The money to pay for them is raised from community contributions and kidnap ransoms. “General Opopo in Muyenge used to supply us with ‘sticks’ [Danish guns],” he said. “When there were new supplies, he would bring them to our camp in Muyuka. By the time I deserted the camp in late 2018, General Opopo was selling one Danish gun for about FCFA 900,000 [$1,526].” General Opopo is affiliated to the Southern Cameroons Defence Forces, one of the tens of armed separatist groups operating in the North West and South West regions. It is easy to buy arms in Cameroon, says Tapang Ivo Tanku, a US-based spokesperson for separatist group Ambazonia Defence Forces (ADF). “We are well-coordinated, especially those of us in the diaspora. We regularly raise funds for weapons. We also do a lot of lobbying with international partners, who I will not identify further.

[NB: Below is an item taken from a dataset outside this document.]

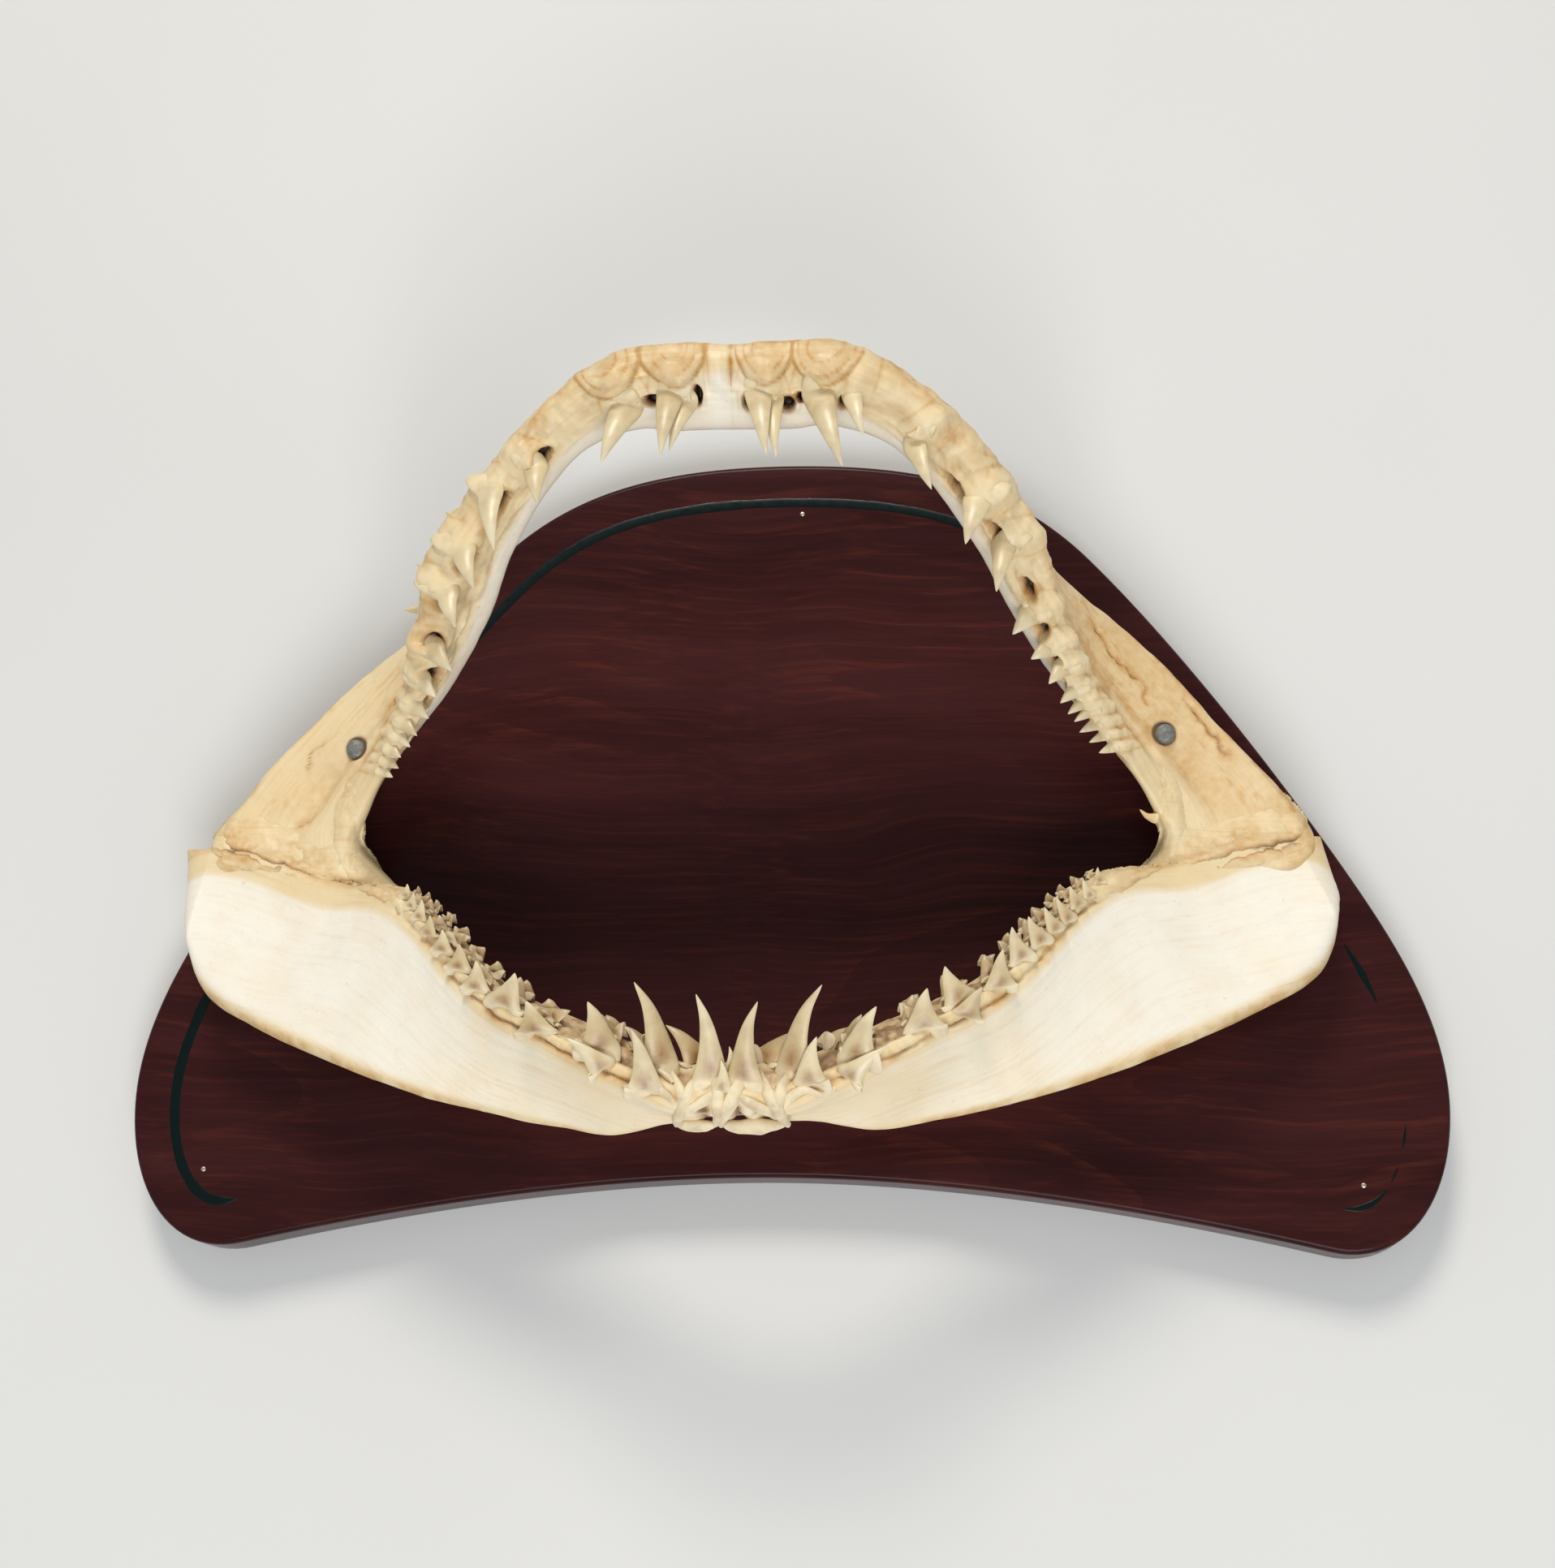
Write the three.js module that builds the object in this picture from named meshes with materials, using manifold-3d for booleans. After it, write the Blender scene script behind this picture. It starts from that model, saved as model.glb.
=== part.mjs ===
// Jaws of a mako shark, dried wide open and screwed to a wooden plaque.
//
// The plaque lies on its back: its back is z = 0, +Z comes out of its face, +Y points to the
// upper jaw and +X to the viewer's right. All sizes are in millimetres.
//
// Each jaw half is a bent blade of cartilage. Two guide lines run from the middle of the mouth
// to the joint: the crest, which bears the teeth, and the rim, the blade's free edge. At every
// station a section spans from crest to rim, thick at the crest, thin at the rim, and hollowed
// by a fossa between them. The lines are given for the right half and mirrored for the left.

import * as THREE from 'three';
import { mergeVertices } from 'three/addons/utils/BufferGeometryUtils.js';
import Module from 'manifold-3d';

const wasm = await Module();
wasm.setup();

// ---- driving dimensions ---------------------------------------------------------------------

const GAP = 0.3;                    // clearance between separate pieces

const PLAQUE_THICK = 18;
const PLAQUE_BEVEL = 1.5;
const PLAQUE_TOP_Y = 121.5;         // top of the narrow arched end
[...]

In addition, we take advantage of the very weak political system, which has been a hallmark of La Republique [du Cameroun] and allows for the fluid movement of arms,” Tanku told Africa in Fact. Government soldiers who provide rebels with guns and bullets are prepared to do the trade because “they are very broke”, he says. The claim cannot be entirely ruled out. In May 2018, a police inspector in charge of the armory of the Mutengene Police College was suspended on charges that he was selling bullets to armed separatists. Tanku insisted the ADF had a right to carry arms. “We don’t see any crime carrying guns to protect our women and children,” he said. The ADF would acquire tanks, rocket propelled grenades and explosives to ramp up its offensive against the Biya regime, he said, adding that the ADF would try to respect the Geneva Convention.
The emergence of arms other than those used by the Cameroon armed forces does suggest that separatists are importing weapons themselves, rather than taking them from government forces. Moreover, some of the parts found in captured arsenals suggest that fighters may be making their own weapons. All these developments indicate uncertain times may lie ahead for Cameroon. Government officials, including Minister of Territorial Administration Paul Atanga Nji, have repeatedly insisted that the form of the state is non-negotiable. The government appears to be determined not to grant concessions on significant structural change, the key demand of the activists. Both the separatists and the government forces are acquiring more arms, and recruitment into the Cameroon army is increasing, says Tanto. He predicts that other regions will seek to change their status or are preparing for armed struggle.
“With the failure of the national dialogue initiated by government, and its refusal to discuss changing the form of the state to give special status to English speaking regions, the future of Cameroon is doomed,” he says.